Près de mille personnes ont perdu la vie dans les inondations qui ont dévasté l’île de Sumatra et sa région, à partir de fin novembre. Plus de 220 autres étaient encore portées disparues jeudi 11 décembre, selon les autorités.
Sumatra abrite une espèce particulièrement rare, l’orang-outan de Tapanuli, décrite pour la première fois en 2017 et qui compte moins de 800 représentants à l’état sauvage. Des chercheurs ont analysé des images satellites des dégâts provoqués par les crues, en particulier d’une des trois zones de Sumatra connues pour leur peuplement d’orangs-outans de Tapanuli, où vivaient 581 spécimens avant les inondations.
Et dans une version préliminaire d’un article qui doit faire l’objet dans les prochains jours d’une prépublication – donc avant évaluation par des pairs -, les chercheurs vont jusqu’à comparer les inondations à une "perturbation d’un niveau pouvant mener à l’extinction" des orangs-outans de Tapanuli. "Nous pensons qu’entre 6 et 11 % des orangs-outans (y) ont probablement été tués", indique le biologiste Erik Meijaard, spécialiste de ces grands singes, mettant en garde contre la grande vulnérabilité de l’espèce. Un orang-outan a déjà été retrouvé mort dans la région, ont indiqué les chercheurs.
Les images prises depuis l’orbite terrestre révèlent d’énormes plaies dans le paysage montagneux de Sumatra, parfois de plus d’un kilomètre de long et près de 100 mètres de large, décrit Erik Meijaard. Les chercheurs craignent que les vagues de boue, d’arbres et d’eau aient tout emporté sur leur passage, aussi bien les animaux sauvages que leurs sources de nourriture et habitats.
"Je n’ai jamais vu quoi que ce soit de pareil en 20 ans de suivi par satellite de la déforestation en Indonésie", déclare David Gaveau, expert de la télédétection et fondateur de la start-up de protection de l’environnement The Tree Map.
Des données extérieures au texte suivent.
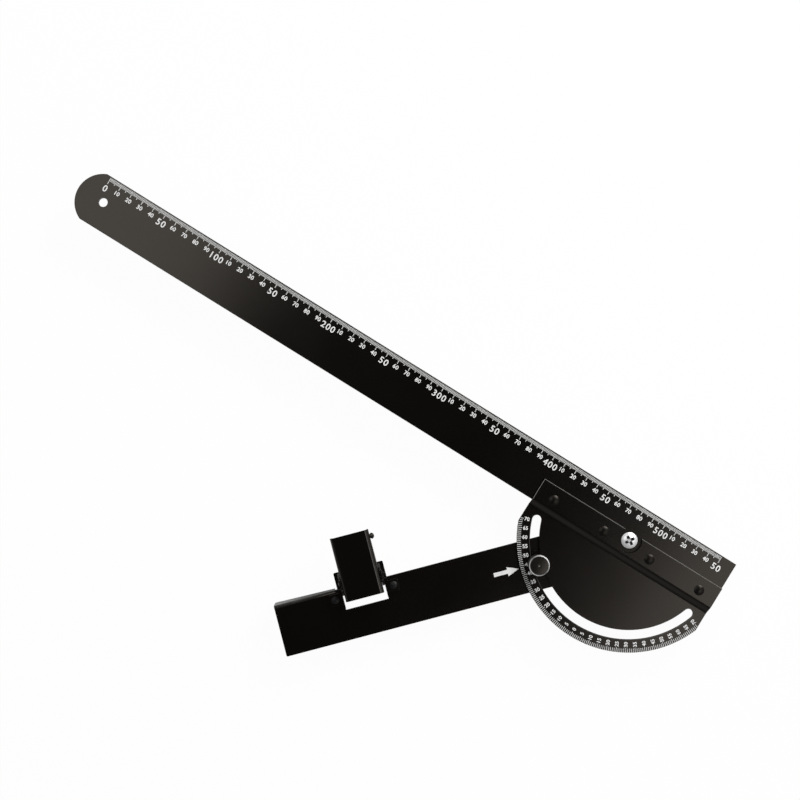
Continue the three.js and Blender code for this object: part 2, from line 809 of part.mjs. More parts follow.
// Toe block: swivels on the toe pin, round over the pin and flat below for its sole.
function toeBlock() {
  const half = toeLength / 2;
  const foot = rulerUnder + toeSoleThickness;
  const meeting = Math.asin(Math.min(1, toeTopRadius / half)) / 2;
  const side = outline(
    [toePinOut - half, foot],
    [toePinOut + half, foot],
    arc(toePinOut, toePinHeight, toeTopRadius, meeting, Math.PI - meeting),
  );
  const wide = toeWidth / 2;
  const bore = clearHole(toePinOut, toePinHeight, toePinDiameter);
  return cut(
    sweep(side, axisY, axisZ, -wide, wide),
    sweep(bore, axisY, axisZ, -wide - cutOverrun, wide + cutOverrun),
  );
}

// Toe sole: the rubber under the block, level with the ruler's underside.
function toeSole() {
  const wide = toeWidth / 2;
  const half = toeLength / 2;
  const plan = roundedOutline([
    [-wide, toePinOut - half, toeCornerRadius],
    [wide, toePinOut - half, toeCornerRadius],
    [wide, toePinOut + half, toeCornerRadius],
    [-wide, toePinOut + half, toeCornerRadius],
  ]);
  return slab(plan, rulerUnder, rulerUnder + toeSoleThickness);
}

const anodised = { color: 0x1b1a1a, roughness: 0.5, metalness: 0.6 };
const painted = { color: 0x0d0d0d, roughness: 0.42, metalness: 0.1 };
const plated = { color: 0xcfd2d3, roughness: 0.25, metalness: 1 };
const springSteel = { color: 0x9a9c9e, roughness: 0.3, metalness: 1 };
const nylon = { color: 0xe6e3da, roughness: 0.6, metalness: 0 };
const moulded = { color: 0x161616, roughness: 0.55, metalness: 0 };
const rubber = { color: 0x101010, roughness: 0.85, metalness: 0 };

// One named piece in its own finish.
function piece(name, geometry, finish) {
  const mesh = new THREE.Mesh(geometry, new THREE.MeshStandardMaterial(finish));
  mesh.name = name;
  return mesh;
}

// Pieces fixed to the ruler
const root = new THREE.Group();
root.add(piece("ruler_blade", rulerBlade(), anodised));
const pivot = new THREE.Group();
pivot.position.set(pivotX, pivotY, 0);
root.add(pivot);
pivot.add(piece("protractor_plate", protractorPlate(), painted));
plateRivetXs.forEach((x, index) => {
  const rivet = piece("plate_rivet_" + (index + 1), plateRivet(), painted);
  rivet.position.set(x, plateRivetY, 0);
  root.add(rivet);
});
pivot.add(
  piece("pivot_screw", pivotScrew(), plated),
  piece("pivot_bush", washer(bushDiameter, pivotShank, bushEnd, rulerTop), plated),
  piece("pivot_washer", washer(pivotWasherDiameter, pivotShank, pivotWasherUnder, bushEnd), plated),
  piece("pivot_nut", pivotNut(), plated),
  piece("nut_ring", washer(nutRingDiameter(), pivotShank, nutCollarEnd, nutUnder), nylon),
);
const nylonLow = armTop + runningGap;
const nylonHigh = rulerUnder - runningGap;
pivot.add(piece("friction_washer", washer(frictionWasherDiameter, bushDiameter, nylonLow, nylonHigh), nylon));

// The swinging arm: its own +X runs out along it, and its -Y side meets the board.
const arm = new THREE.Group();
arm.rotation.z = -quarterTurn - armAngleDegrees * degree;
pivot.add(arm);
arm.add(piece("fence_arm", fenceArm(), painted));

// The lock on its stud
const lock = new THREE.Group();
lock.position.set(slotRadius, 0, 0);
arm.add(lock);
const lockWasherTop = lockWasherFoot + lockWasherThickness;
lock.add(
  piece("lock_stud", lockStud(), plated),
  piece("lock_washer", washer(lockWasherDiameter, studDiameter, lockWasherFoot, lockWasherTop), plated),
  piece("lock_knob", lockKnob(), anodised),
);

// The hold-down, set on the fence's face and turned to look out over the board
const holdDown = new THREE.Group();
holdDown.position.set(leverFromPivot, fenceFace, 0);
holdDown.rotation.z = Math.PI;
arm.add(holdDown);
holdDown.add(piece("lever_bracket", leverBracket(), painted));
bracketRivetXs.forEach((x, index) => {
  const rivet = piece("bracket_rivet_" + (index + 1), bracketRivet(), painted);
  rivet.position.set(x, -bracketRivetInside, 0);
  holdDown.add(rivet);
});
holdDown.add(
  piece("hold_down_lever", holdDownLever(), painted),
  piece("hinge_pin", hingePin(), painted),
  piece("hinge_clip", hingeClip(), painted),
  piece("lever_spring", leverSpring(), springSteel),
  piece("toe_pin", toePin(), painted),
  piece("toe_block", toeBlock(), moulded),
  piece("toe_sole", toeSole(), rubber),
);

export default root;
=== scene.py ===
import json
import math

import bmesh
import bpy
from bpy.props import FloatProperty, FloatVectorProperty, IntProperty, PointerProperty
from mathutils import Matrix, Vector

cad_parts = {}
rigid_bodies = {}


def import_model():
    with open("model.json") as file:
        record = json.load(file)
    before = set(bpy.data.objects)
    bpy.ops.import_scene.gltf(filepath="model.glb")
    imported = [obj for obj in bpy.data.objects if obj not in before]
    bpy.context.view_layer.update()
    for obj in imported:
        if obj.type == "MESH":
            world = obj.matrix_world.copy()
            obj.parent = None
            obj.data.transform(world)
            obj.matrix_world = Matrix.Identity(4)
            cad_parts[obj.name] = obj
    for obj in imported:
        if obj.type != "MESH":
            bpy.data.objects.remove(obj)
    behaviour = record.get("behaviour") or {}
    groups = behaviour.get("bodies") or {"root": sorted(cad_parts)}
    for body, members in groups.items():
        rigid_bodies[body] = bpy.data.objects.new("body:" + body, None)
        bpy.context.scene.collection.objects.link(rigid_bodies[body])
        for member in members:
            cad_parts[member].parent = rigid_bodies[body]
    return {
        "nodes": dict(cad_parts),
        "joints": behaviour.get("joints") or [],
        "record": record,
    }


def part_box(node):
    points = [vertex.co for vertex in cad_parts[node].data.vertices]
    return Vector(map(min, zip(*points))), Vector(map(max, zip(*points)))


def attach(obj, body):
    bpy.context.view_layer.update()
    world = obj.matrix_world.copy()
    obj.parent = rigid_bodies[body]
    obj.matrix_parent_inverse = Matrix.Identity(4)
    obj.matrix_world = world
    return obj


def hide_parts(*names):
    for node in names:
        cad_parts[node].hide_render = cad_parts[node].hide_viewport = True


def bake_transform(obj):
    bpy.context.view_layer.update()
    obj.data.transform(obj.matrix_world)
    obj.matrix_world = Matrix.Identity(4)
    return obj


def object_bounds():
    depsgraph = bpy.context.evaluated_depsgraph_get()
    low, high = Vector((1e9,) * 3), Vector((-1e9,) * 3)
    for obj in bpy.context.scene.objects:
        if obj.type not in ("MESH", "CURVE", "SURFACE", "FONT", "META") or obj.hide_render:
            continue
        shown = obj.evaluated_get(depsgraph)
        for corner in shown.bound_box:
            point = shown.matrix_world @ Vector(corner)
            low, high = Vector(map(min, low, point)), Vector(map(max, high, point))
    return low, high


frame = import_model()
CAD_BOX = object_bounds()

bl_info = {
    "name": "Saw guide ruler",
    "version": (1, 0, 0),
    "blender": (4, 5, 0),
    "location": "View3D > Sidebar > Saw guide",
    "description": "Printed scales, finishes and turned parts of a saw guide ruler",
    "category": "Mesh",
}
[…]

Près de 9 % de la zone étudiée aurait été détruite.
Selon des travaux de recherche, le changement climatique engendre des épisodes de pluie plus intenses car une atmosphère plus chaude contient davantage d’humidité, et des températures plus élevées dans les océans peuvent amplifier les tempêtes.
Des écologistes, des experts et même le gouvernement indonésien ont aussi souligné la responsabilité de la déforestation dans les crues soudaines et les glissements de terrain survenus à Sumatra.